Maintenance Challenges: Real-world data can continuously evolve, meaning that your cleaning pipeline must adapt to new or changed data sources and fields.

Conclusion and Additional Resources#

Data cleaning is a crucial process that ensures the reliability of any subsequent data analysis or machine learning. By employing Python’s robust suite of libraries such as pandas, NumPy, scikit-learn, and others, you can methodically identify, correct, and transform messy data into a high-quality asset.
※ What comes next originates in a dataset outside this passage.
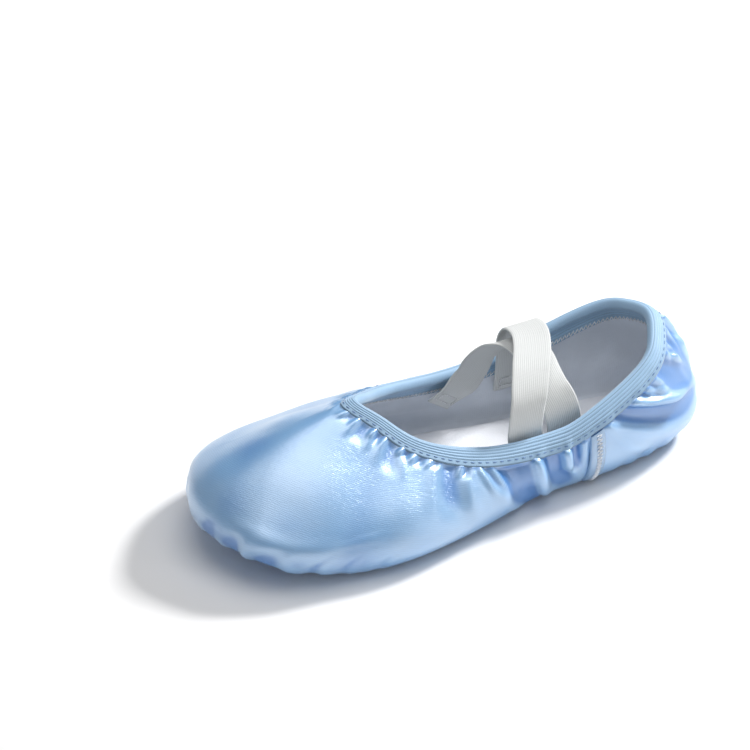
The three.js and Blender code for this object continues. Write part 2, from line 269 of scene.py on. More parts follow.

Starting with simple tasks like filtering rows and columns, you can gradually introduce advanced approaches like fuzzy matching, regression-based imputation, and dimensionality reduction to handle more complex issues. Efficiency strategies (from chunk processing to parallelization) also become vital when scaling to large datasets.

Additional Resources:

Pandas Documentation: https://pandas.pydata.org/docs/
Scikit-learn Machine Learning Library: https://scikit-learn.org/
Dask for Parallel Computing: https://www.dask.org/
NumPy Documentation: https://numpy.org/doc/

Mastering these techniques will help you develop cleaner, more trustworthy datasets and improve the overall success of your analytics and data science projects. Ultimately, robust data cleaning allows you to focus on the higher-value aspects of data analysis, modeling, and decision-making.